To tease out the contradiction, I made my own definition of what coordinate invariance seemed like it should be. Firstly, treating something, for instance a vector, as a geometric object just would require denoting it as a "v" and not choosing a coordinate system. It is then not a function of coordinates making it invariant. If however a set of possible bases (plural of basis?) are chosen, they must satisfy some properties to keep the desired condition:

Take a set of possible bases B who's elements include b and b', and a set of describing coordinates D again containing d and d' perhaps amongst other members. A tensor is anything in the form of db (or $d\star b$). If for each change in basis b to any b' (i.e. any endomorphism in B) there's a corresponding endomorphism from d to some d' which exists such that db=d'b', then db is a tensor, T. I'm sure that definition could be a bit more precise but I think that communicated the jist of the idea, saying that whenever the basis changes to coordinates can change to keep the object the same.

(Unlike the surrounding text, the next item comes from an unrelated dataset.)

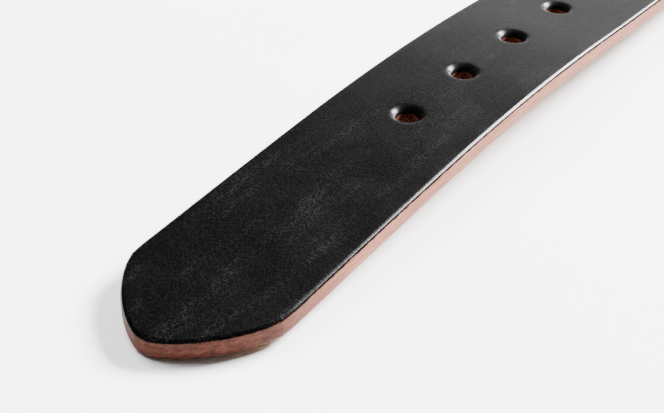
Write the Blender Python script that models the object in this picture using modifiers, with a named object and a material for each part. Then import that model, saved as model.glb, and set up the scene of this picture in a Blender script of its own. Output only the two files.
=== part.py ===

With that, here's my exact question: why do we define tensors the way we do instead of like this? Since I'm sure there's a good reason, what am I missing about it? Do I misunderstand the real purpose of having tensors or am I not seeing why these other conditions in other definitions are nessesary to the concept and not just overkill, or is it something else about how math works? I'm curious about the definition because I want to know what a tensor truly is for, as the embodiment of A mathematical concept and not as a set of axioms.